Le rythme, la musique, le passage d’un tableau à l’autre, le jeu des comédiens : tout est sobre comme dans le roman de Leclerc. On a impression que l’auteur du roman nous fait faire un tour guidé et rythmé de plusieurs tableaux vivants qui se déroulent encore dans son île d’Orléans. La seule extravagance est la nature laurentienne elle-même qui semble surréelle dans sa grandeur toute naturelle, les prises de vues dans les scènes qui se déroulent au Canton Mayou sont époustouflantes. D’ailleurs, cette nature plus grande que nature est un des éléments qui tissent en une seule toile de fond tous ces tableaux qui, dans le roman, sont divisés en deux parties et plusieurs chapitres. Ici, le fils a su mettre en valeur, grâce aux images de son médium des liens, qui dans le roman de son père ne sont pas tout à fait à point.

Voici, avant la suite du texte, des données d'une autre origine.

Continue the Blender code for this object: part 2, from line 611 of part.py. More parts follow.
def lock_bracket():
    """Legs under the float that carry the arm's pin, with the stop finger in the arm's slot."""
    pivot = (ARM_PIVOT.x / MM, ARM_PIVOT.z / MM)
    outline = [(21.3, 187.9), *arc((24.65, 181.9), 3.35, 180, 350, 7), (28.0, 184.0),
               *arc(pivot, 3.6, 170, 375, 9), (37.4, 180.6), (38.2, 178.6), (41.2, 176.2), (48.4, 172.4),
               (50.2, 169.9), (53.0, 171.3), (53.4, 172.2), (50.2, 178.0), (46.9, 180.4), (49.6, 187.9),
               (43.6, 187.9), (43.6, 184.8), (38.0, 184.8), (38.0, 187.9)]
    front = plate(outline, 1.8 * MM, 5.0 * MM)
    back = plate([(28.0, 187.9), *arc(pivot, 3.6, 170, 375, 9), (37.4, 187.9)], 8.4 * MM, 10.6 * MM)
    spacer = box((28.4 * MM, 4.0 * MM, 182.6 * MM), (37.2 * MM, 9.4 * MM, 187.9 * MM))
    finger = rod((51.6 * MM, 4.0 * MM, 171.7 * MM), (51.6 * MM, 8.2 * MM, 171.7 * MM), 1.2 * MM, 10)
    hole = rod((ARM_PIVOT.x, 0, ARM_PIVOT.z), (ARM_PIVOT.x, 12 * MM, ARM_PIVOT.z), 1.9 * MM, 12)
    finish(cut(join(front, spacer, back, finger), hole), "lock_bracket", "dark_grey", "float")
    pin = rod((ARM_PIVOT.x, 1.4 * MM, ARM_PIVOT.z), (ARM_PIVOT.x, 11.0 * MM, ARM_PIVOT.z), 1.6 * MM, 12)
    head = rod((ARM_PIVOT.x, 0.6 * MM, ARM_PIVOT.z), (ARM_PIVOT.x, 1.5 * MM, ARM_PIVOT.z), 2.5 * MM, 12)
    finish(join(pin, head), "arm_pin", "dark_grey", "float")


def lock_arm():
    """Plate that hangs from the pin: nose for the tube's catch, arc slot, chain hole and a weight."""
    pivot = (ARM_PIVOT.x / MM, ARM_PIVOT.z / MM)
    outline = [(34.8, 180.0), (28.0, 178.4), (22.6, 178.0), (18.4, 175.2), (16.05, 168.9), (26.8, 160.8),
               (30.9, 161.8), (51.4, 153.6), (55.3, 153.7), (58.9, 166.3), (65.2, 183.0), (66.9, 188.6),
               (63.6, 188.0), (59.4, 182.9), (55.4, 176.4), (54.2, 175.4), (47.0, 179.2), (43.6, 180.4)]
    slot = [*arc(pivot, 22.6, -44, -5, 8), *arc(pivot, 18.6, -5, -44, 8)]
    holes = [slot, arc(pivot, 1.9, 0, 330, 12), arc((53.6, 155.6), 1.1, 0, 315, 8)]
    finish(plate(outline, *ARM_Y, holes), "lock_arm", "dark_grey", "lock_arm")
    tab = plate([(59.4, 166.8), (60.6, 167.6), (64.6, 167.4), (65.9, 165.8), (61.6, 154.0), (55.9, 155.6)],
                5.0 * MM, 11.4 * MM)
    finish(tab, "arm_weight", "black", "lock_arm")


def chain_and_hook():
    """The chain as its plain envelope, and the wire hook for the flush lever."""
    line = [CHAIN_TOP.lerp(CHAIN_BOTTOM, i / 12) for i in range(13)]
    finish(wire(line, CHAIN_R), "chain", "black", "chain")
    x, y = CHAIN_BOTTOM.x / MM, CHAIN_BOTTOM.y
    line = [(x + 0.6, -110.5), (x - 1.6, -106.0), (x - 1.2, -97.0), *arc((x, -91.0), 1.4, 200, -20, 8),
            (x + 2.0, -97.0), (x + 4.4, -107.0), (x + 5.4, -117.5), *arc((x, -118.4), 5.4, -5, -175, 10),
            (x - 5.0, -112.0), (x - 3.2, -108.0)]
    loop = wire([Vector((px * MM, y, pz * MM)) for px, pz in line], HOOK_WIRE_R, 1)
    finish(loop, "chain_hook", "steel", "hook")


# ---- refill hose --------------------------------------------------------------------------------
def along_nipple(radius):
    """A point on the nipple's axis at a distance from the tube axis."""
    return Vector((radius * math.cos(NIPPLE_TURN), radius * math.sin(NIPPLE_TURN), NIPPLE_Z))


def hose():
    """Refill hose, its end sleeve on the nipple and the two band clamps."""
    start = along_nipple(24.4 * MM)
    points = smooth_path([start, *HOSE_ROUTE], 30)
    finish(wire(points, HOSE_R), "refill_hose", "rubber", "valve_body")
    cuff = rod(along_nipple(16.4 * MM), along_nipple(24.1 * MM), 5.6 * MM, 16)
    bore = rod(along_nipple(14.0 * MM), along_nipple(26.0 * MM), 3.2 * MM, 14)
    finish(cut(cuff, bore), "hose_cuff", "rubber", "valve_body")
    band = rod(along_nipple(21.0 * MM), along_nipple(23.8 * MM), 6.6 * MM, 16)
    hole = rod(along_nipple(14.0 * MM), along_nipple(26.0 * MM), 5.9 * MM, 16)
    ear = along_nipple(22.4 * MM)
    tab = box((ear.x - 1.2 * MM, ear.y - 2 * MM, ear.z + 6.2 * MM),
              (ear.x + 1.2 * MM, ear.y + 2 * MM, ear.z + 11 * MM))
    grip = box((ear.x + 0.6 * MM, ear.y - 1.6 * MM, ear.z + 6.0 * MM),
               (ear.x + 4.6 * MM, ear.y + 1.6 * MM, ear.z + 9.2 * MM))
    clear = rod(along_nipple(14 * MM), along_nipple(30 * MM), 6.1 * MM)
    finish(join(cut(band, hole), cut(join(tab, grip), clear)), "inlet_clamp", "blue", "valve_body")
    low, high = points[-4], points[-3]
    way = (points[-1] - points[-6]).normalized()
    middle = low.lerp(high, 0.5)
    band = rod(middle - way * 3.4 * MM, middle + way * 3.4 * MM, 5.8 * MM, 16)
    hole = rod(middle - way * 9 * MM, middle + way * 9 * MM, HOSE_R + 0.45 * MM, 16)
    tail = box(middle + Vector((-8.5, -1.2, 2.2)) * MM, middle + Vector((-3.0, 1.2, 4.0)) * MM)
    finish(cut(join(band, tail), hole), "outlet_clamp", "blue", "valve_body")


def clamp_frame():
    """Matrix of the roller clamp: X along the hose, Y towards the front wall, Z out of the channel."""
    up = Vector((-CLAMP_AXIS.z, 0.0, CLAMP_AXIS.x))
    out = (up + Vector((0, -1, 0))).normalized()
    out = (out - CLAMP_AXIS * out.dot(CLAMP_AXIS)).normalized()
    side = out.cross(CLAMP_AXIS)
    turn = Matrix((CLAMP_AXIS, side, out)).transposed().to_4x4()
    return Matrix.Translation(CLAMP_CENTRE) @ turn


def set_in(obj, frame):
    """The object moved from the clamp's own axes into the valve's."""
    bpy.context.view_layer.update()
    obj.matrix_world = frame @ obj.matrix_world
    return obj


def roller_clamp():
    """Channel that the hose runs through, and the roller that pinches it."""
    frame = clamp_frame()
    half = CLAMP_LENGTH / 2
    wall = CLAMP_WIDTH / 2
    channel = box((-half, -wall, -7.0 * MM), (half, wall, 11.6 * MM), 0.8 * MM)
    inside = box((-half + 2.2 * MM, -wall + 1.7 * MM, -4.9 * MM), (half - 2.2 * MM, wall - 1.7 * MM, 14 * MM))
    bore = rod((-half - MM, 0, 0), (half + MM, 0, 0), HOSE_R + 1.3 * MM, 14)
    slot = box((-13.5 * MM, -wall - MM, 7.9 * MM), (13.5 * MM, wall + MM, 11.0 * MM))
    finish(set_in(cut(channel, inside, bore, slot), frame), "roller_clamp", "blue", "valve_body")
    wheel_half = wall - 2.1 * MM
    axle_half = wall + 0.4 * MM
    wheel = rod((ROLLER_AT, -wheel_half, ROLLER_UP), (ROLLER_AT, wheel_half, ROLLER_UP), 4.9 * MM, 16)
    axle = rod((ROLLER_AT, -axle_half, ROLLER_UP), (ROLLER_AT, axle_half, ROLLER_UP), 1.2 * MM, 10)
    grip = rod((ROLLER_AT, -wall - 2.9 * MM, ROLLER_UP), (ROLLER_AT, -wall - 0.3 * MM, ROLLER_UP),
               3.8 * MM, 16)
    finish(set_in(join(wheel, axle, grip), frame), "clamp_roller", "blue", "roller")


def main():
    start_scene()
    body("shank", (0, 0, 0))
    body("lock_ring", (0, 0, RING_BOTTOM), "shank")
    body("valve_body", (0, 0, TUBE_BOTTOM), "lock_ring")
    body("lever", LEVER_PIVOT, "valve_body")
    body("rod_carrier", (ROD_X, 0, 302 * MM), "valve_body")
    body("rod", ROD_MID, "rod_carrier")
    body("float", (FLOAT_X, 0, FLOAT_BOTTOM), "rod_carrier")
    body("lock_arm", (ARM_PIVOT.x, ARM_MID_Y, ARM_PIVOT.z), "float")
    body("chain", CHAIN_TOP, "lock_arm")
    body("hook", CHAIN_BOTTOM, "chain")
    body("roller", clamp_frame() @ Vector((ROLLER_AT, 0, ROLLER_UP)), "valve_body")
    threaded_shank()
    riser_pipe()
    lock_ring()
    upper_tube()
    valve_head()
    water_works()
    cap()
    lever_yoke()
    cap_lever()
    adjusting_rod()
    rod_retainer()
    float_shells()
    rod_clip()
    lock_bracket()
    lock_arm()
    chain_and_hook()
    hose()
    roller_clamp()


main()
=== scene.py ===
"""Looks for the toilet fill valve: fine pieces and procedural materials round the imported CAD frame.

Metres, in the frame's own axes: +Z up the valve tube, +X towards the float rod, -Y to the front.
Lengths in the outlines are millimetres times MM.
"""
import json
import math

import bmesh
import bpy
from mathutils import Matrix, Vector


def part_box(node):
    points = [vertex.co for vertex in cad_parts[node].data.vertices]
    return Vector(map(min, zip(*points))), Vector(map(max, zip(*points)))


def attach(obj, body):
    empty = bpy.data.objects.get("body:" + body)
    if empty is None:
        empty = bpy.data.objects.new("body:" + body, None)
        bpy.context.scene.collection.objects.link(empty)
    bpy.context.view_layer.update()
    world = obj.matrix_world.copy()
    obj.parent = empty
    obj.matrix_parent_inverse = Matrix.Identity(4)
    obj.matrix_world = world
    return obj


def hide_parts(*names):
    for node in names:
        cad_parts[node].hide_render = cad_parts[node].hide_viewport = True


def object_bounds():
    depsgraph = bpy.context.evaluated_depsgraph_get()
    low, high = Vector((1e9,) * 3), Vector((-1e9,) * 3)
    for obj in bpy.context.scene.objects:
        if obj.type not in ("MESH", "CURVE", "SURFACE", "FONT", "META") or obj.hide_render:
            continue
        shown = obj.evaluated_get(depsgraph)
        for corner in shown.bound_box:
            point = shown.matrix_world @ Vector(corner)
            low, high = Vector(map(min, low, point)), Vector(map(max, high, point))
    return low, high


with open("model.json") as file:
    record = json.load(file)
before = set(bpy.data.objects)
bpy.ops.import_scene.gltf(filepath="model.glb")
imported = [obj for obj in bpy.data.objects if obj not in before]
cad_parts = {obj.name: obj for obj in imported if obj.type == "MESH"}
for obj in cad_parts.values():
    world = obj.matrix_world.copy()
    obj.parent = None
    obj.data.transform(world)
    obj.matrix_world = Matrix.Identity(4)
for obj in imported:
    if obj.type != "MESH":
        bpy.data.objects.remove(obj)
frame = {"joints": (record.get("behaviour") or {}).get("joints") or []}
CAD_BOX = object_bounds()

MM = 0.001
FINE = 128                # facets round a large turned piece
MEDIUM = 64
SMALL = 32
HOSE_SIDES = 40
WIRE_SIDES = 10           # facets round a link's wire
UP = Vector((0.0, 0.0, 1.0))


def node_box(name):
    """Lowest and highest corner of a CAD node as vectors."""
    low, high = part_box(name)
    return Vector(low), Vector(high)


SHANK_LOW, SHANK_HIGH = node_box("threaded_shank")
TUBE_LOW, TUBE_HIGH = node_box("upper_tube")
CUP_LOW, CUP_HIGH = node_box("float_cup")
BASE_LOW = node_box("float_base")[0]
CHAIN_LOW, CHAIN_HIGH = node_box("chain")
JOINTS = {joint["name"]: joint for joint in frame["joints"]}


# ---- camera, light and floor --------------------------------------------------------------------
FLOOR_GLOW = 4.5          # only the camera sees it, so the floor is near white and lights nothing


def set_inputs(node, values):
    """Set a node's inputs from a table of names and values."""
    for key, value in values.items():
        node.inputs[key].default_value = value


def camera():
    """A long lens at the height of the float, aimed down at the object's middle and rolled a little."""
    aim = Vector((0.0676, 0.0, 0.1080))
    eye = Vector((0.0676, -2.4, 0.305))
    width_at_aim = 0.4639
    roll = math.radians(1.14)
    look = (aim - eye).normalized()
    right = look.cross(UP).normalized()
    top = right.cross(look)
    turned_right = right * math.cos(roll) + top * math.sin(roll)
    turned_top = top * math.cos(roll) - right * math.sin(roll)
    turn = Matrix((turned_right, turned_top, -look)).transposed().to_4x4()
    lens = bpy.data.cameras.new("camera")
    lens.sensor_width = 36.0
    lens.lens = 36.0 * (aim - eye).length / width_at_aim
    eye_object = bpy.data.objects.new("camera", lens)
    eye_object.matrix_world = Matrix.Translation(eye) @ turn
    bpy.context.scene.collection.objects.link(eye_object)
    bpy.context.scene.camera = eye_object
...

Justin Leyrolles-Bouchard, le jeune « Félix » semble un peu obnubilé par la légende autour du personnage qu’il interprète ; de ce fait, sa prestation me semble un peu trop retenue tandis que Julien Leclerc, qui incarne Fidor, le meilleur ami de « Félix », nous présente un « Gavroche » des plus décontracté. Roy Dupuis, qui nous a fait connaître à plusieurs reprises des personnages masculins débridés se fait remarquer dans ce film par la sagacité toute tranquille de la virilité de son personnage. Son « Léo » est un papa qui sait aimer, diriger et commander ses enfants, qui sait leur donner des responsabilités, qui sait abattre son cheval quand c’est nécessaire et qui sait pleurer quand sa personne intime l’exige.

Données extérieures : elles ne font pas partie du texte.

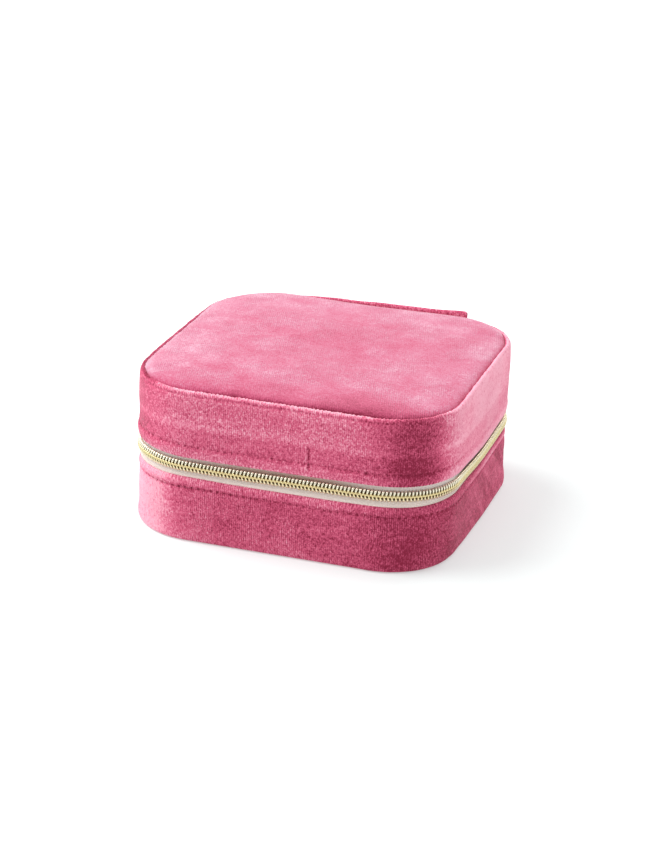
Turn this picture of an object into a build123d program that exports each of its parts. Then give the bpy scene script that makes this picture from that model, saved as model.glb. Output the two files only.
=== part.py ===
from build123d import *
import os

# Zip-around velvet jewelry box: a board lid and a board base, padded and
# covered in velvet, joined by a velvet hinge patch at the back and closed by a
# coil zip that runs round the other three sides. Millimetres, +Z up, origin at
# the centre of the underside, front of the box towards -Y.

# ---------------------------------------------------------------- sizes
WIDTH = 100.0            # across the front, X
DEPTH = 98.0             # front to back, Y
CORNER = 22.4            # outer corner radius in plan
RIM_Z = 47.9             # top of the lid's velvet side band
CROWN_Z = 48.9           # top of the padded lid panel
ZIP_Z = 23.9             # centre line of the zip chain
GAP = 0.3                # half of the gap between the two halves of the chain

LID_EDGE_Z = 27.2        # lower fold of the lid's side band
BASE_EDGE_Z = 19.5       # upper fold of the base's side band

VELVET = 1.9             # side band thickness, pile and backing, folded hem
TAPE_IN, TAPE_OUT = 2.3, 1.9     # zip tape, distances in from the outer face
FOAM_IN = 3.5            # inner face of the side padding
BOARD_IN = 5.5           # inner face of the 2 mm board
LINING_IN = 6.2          # inner face of the lining
BOARD_T = 2.0
PANEL_IN = 2.0           # the lid panel starts this far in from the outer face

LID_BOARD_Z = 24.0       # lower rim of the lid board
BASE_BOARD_Z = 23.8      # upper rim of the base board
LID_BOARD_TOP = 44.6
LID_FOAM_T = 2.2
BASE_SKIN = 1.2          # velvet under the base
FLOOR_Z = BASE_SKIN + BOARD_T + 0.7

COIL_OUT, COIL_IN, COIL_H = 0.1, 1.8, 2.0    # chain: radial span, half height

DIVIDER_T = 2.0
DIVIDER_TOP = 21.5
LONG_DIVIDER_Y = 0.9
SHORT_DIVIDER_X = 14.6
ROLL_W, ROLL_H, ROLL_PITCH = 13.0, 16.0, 13.4

PATCH_X0, PATCH_X1 = -28.0, 30.0     # hinge patch, left and right edges
PATCH_T = 1.3
PATCH_Y = DEPTH / 2 + 0.05

SLIDER_Y = 21.0          # slider centre, at the rear of the left side
SLIDER_L = 9.0
LEG_PITCH = 6.5          # spacing of the bridge's two legs
LEG_R = 0.8
PULL_T = 1.2
PULL_W = 2.0             # mid plane of the pull, out from the side of the box

FACE_X = -WIDTH / 2      # left side of the box, where the slider runs

os.makedirs("parts", exist_ok=True)


def plan(inset):
    """The box's plan outline, moved in by inset, in the current sketch."""
    return RectangleRounded(WIDTH - 2 * inset, DEPTH - 2 * inset, CORNER - inset)


def ring(outer, inner):
    """A wall in plan between two insets, in the current sketch."""
    plan(outer)
    RectangleRounded(
        WIDTH - 2 * inner, DEPTH - 2 * inner, CORNER - inner, mode=Mode.SUBTRACT
    )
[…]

Tout compte fait, j’ai préféré ma deuxième lecture, celle de 2017 à la première de 1963, car elle m’a fait revivre des choses que j’ai vécues plusieurs fois ; tandis qu’en 1963, je ne pouvais que deviner ce qui m’attendait dans la vie. Et, surprise, j’ai préféré le film au roman parce que l’unité d’images, de thèmes, de musiques, et jeux des comédiens est plus forte que dans le roman.

Post scriptum: je suis allé voir ce film avec mes deux neveux de 11 ans. Ils m’ont posé peu de questions, ils ne se sont pas ennuyés, bien au contraire ! Cette histoire a bien vécu le passage du temps.